Ref.114270 Cal.3130 P番(2000年)
今回は時計がすぐ止まってしまうとのことでオーバーホールのご依頼をいただきました。
ご依頼品の症状の原因はオイル切れによる輪列機構の摩耗が進んでいることによるものでした。
特に、輪列機構のガンギ車の摩耗が進んでいたので状態をご紹介します。
ご依頼品のガンギ車の状態をご覧ください。
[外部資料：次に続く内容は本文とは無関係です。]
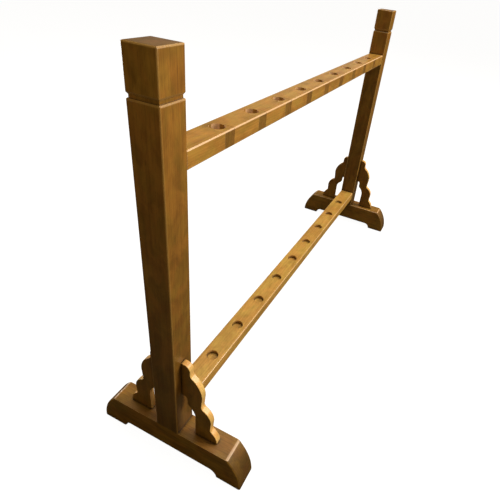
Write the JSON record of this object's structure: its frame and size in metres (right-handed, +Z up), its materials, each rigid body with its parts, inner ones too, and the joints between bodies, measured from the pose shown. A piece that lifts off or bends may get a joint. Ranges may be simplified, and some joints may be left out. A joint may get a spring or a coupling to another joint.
{
  "type": "standing pole rack",
  "caption": "Free-standing wooden rack for long poles: square posts on arched feet with scalloped brackets, a holed upper rail with lift-out keepers and a socketed lower rail.",
  "frame": {"origin": "on the floor at the centre of the footprint, midway between the two posts", "axes": "+X along the rails, towards the right post; -Y is the front, which the keepers face, and the feet run along Y; +Z is up"},
  "size_m": [1.533, 0.436, 1],
  "materials": {
    "post_wood": "honey-brown stained hardwood, satin lacquer",
    "foot_wood": "honey-brown stained hardwood, satin lacquer",
    "bracket_wood": "honey-brown stained hardwood, satin lacquer",
    "rail_wood": "honey-brown stained hardwood, satin lacquer",
    "keeper_wood": "stained end grain, darker than the rail, satin lacquer",
    "dowel_wood": "plain unfinished hardwood dowel",
    "zinc_steel": "bright zinc-plated steel"
  },
  "bodies": {
    "rack": {"left_post": "post_wood", "right_post": "post_wood", "left_foot": "foot_wood", "right_foot": "foot_wood", "left_front_bracket": "bracket_wood", "left_rear_bracket": "bracket_wood", "right_front_bracket": "bracket_wood", "right_rear_bracket": "bracket_wood", "upper_rail": "rail_wood", "lower_rail": "rail_wood", "socket_strip": "rail_wood", "bracket_dowels": "dowel_wood", "lag_screws": "zinc_steel", "screw_washers": "zinc_steel"},
    "keeper_1": {"keeper_1": "keeper_wood"},
    "keeper_2": {"keeper_2": "keeper_wood"},
    "keeper_3": {"keeper_3": "keeper_wood"},
    "keeper_4": {"keeper_4": "keeper_wood"},
    "keeper_5": {"keeper_5": "keeper_wood"},
    "keeper_6": {"keeper_6": "keeper_wood"},
    "keeper_7": {"keeper_7": "keeper_wood"},
    "keeper_8": {"keeper_8": "keeper_wood"},
    "keeper_9": {"keeper_9": "keeper_wood"}
  },
  "joints": [
    {"name": "keeper_1_lift", "type": "slide", "parent": "rack", "child": "keeper_1", "axis": [0, 0, 1], "range_m": [0, 0.05]},
    {"name": "keeper_2_lift", "type": "slide", "parent": "rack", "child": "keeper_2", "axis": [0, 0, 1], "range_m": [0, 0.05]},
    {"name": "keeper_3_lift", "type": "slide", "parent": "rack", "child": "keeper_3", "axis": [0, 0, 1], "range_m": [0, 0.05]},
    {"name": "keeper_4_lift", "type": "slide", "parent": "rack", "child": "keeper_4", "axis": [0, 0, 1], "range_m": [0, 0.05]},
    {"name": "keeper_5_lift", "type": "slide", "parent": "rack", "child": "keeper_5", "axis": [0, 0, 1], "range_m": [0, 0.05]},
    {"name": "keeper_6_lift", "type": "slide", "parent": "rack", "child": "keeper_6", "axis": [0, 0, 1], "range_m": [0, 0.05]},
    {"name": "keeper_7_lift", "type": "slide", "parent": "rack", "child": "keeper_7", "axis": [0, 0, 1], "range_m": [0, 0.05]},
    {"name": "keeper_8_lift", "type": "slide", "parent": "rack", "child": "keeper_8", "axis": [0, 0, 1], "range_m": [0, 0.05]},
    {"name": "keeper_9_lift", "type": "slide", "parent": "rack", "child": "keeper_9", "axis": [0, 0, 1], "range_m": [0, 0.05]}
  ]
}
ご依頼品のガンギ車を拡大したものです。
上部のホゾ(受け側)に比べ、下部のホゾ(地板側)の摩耗が進行しているのが確認できます。
ここまで摩耗が進んでしまうと、精度が極端に落ちてしまい時計が止まってしまうなどの症状がでてしまいます。
傷んでいたガンギ車下部のホゾを受けている地板側の石です。
石の中心部、円状に赤黒いものが確認できます。
こちらはオイルが古くなり、状態が悪くなったオイルや汚れが固着したものです。
ガンギ車に限らず、オイルの状態が悪くなってしまった状態では歯車の摩耗が特に進んでしまいます。受石を取り外し、拡大したものです。
写真のような固着したオイル、汚れはとても頑固です。
洗浄機にかける前段階、分解時の下洗いでも中々落ちない程に強固なものですが、怠ると精度に大きく影響がでてしまいますので、しっかり丁寧に落とします。